Given data:
==================================================

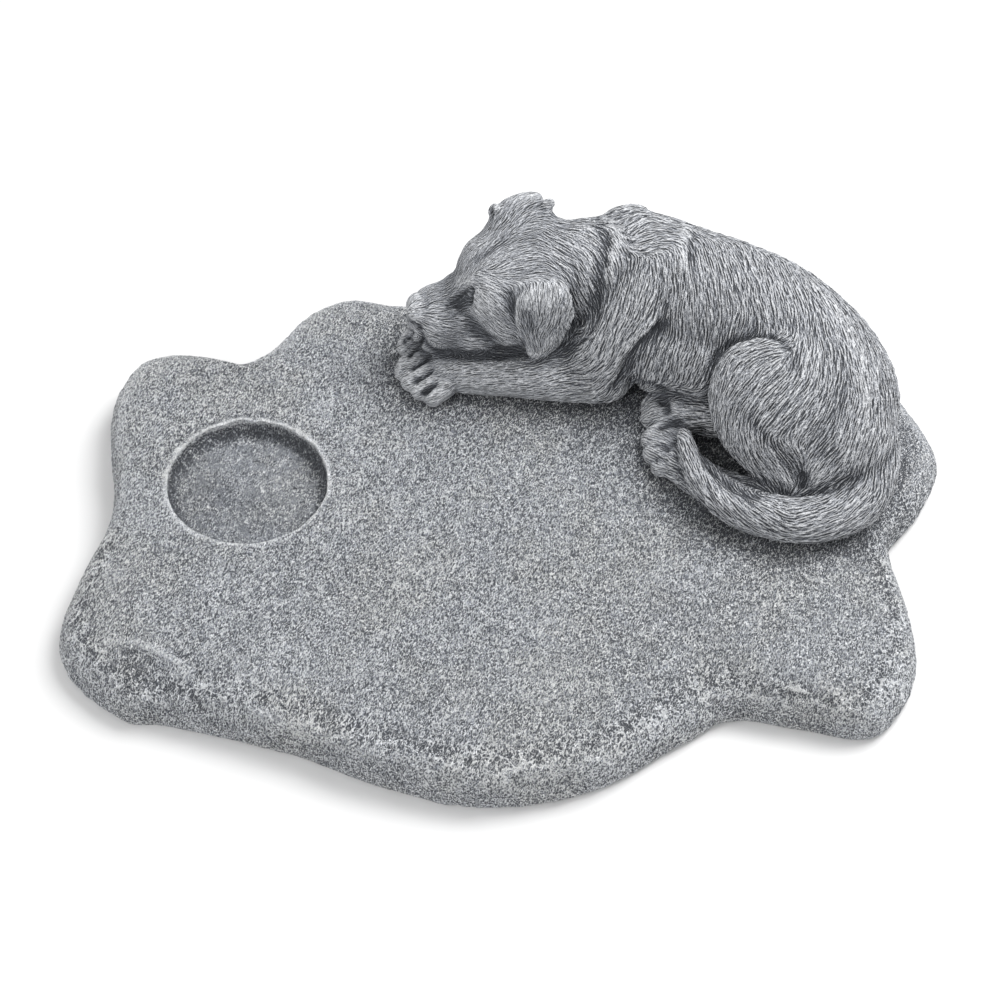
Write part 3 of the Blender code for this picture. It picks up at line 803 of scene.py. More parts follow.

==================================================

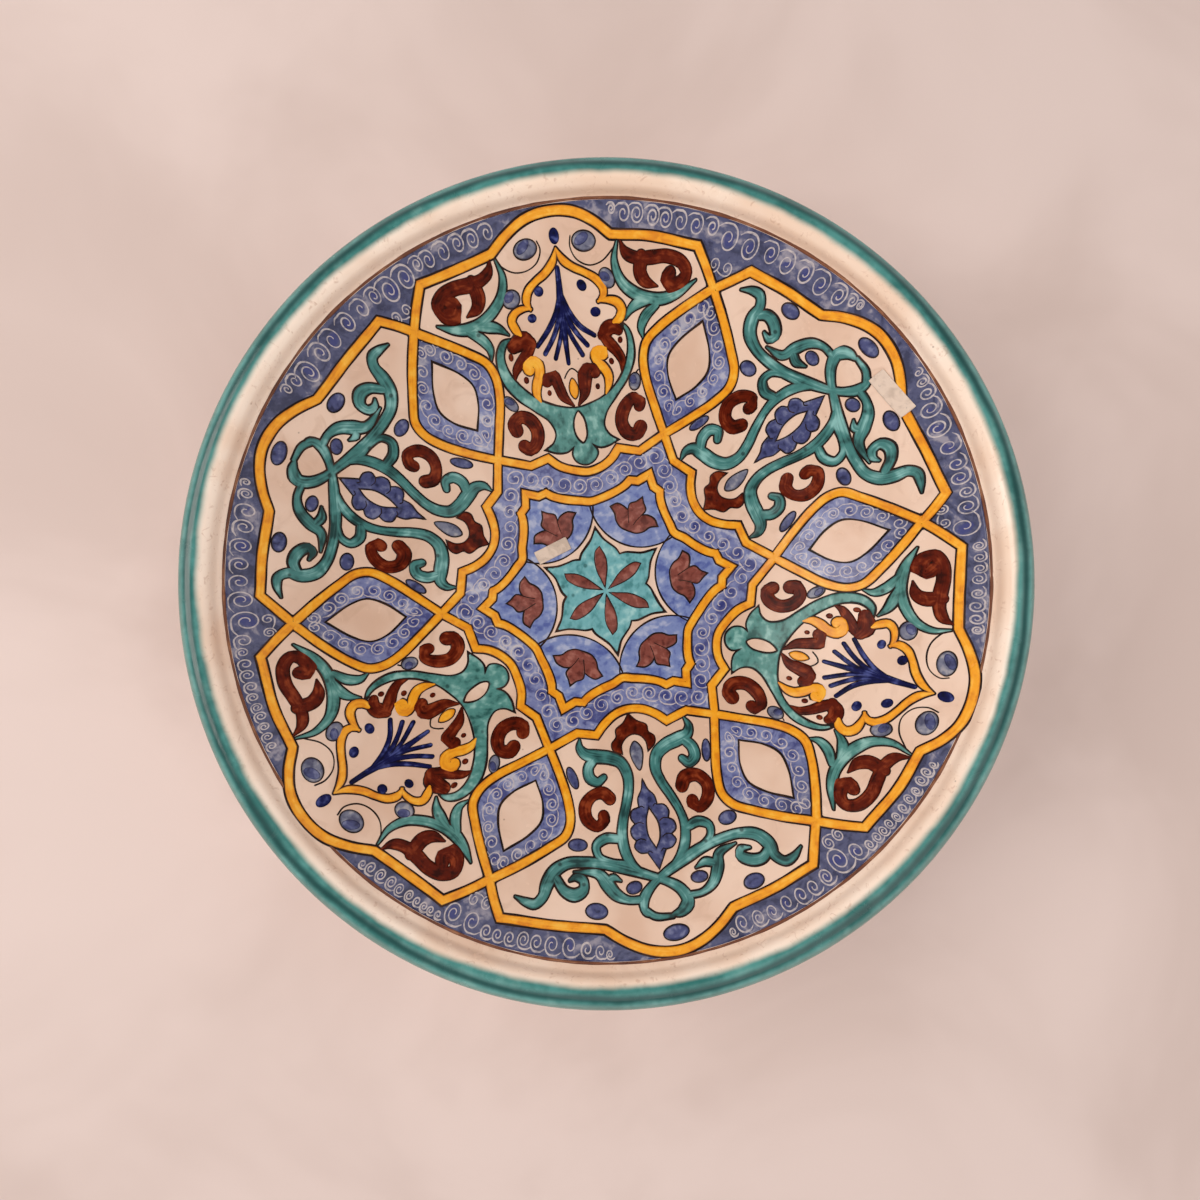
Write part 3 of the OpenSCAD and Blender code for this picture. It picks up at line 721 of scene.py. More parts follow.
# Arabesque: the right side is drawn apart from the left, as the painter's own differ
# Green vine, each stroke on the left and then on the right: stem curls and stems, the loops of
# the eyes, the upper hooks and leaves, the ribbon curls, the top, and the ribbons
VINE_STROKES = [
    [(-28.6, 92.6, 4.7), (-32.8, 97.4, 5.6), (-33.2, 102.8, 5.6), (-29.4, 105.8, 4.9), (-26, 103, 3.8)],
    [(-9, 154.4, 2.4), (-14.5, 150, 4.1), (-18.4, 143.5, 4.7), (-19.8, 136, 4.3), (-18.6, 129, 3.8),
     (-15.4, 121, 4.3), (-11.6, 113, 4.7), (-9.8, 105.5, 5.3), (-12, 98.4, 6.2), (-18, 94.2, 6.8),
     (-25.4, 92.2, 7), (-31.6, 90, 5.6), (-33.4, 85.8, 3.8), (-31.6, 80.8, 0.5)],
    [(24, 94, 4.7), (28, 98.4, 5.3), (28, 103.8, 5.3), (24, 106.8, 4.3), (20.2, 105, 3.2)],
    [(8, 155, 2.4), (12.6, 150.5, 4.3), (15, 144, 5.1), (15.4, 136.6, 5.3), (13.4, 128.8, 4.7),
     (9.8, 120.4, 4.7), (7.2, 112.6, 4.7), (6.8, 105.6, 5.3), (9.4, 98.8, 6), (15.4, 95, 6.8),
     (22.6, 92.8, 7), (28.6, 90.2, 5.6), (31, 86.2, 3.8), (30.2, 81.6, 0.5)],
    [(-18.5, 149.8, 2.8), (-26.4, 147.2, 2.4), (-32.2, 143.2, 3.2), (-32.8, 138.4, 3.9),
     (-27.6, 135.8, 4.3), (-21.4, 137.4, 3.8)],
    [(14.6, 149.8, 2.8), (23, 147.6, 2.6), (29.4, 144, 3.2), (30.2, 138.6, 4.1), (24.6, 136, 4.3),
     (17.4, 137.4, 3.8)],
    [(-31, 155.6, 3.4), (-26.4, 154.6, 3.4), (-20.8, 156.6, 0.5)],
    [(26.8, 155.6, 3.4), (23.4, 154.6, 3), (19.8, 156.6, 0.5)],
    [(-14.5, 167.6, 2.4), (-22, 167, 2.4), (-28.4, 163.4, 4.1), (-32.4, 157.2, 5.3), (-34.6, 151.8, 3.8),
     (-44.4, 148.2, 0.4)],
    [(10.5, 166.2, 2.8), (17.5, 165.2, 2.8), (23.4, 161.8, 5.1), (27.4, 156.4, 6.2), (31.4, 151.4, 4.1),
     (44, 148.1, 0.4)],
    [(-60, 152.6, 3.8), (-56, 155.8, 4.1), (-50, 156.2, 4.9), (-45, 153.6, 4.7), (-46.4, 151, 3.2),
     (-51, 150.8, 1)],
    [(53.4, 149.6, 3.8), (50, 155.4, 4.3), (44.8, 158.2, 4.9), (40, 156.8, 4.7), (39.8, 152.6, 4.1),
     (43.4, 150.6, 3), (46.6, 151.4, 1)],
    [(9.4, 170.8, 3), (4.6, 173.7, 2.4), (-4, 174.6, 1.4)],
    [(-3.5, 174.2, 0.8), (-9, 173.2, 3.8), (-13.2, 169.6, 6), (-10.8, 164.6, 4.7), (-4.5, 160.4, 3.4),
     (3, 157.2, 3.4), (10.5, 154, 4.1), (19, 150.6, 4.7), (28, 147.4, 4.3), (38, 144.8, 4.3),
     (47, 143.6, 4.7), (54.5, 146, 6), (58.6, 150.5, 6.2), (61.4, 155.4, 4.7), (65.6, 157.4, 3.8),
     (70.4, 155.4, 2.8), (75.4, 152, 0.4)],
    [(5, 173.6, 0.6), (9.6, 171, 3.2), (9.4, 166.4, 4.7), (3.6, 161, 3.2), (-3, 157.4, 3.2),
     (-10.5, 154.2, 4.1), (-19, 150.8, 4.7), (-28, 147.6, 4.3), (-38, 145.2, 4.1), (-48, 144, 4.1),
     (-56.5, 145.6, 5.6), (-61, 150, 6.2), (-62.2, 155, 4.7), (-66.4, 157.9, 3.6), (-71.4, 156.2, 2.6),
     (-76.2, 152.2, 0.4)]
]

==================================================

Exercise aim: Search the lines above for the string "this" and copy each line that has it.

The output:
Write part 3 of the Blender code for this picture. It picks up at line 803 of scene.py. More parts follow.
Write part 3 of the OpenSCAD and Blender code for this picture. It picks up at line 721 of scene.py. More parts follow.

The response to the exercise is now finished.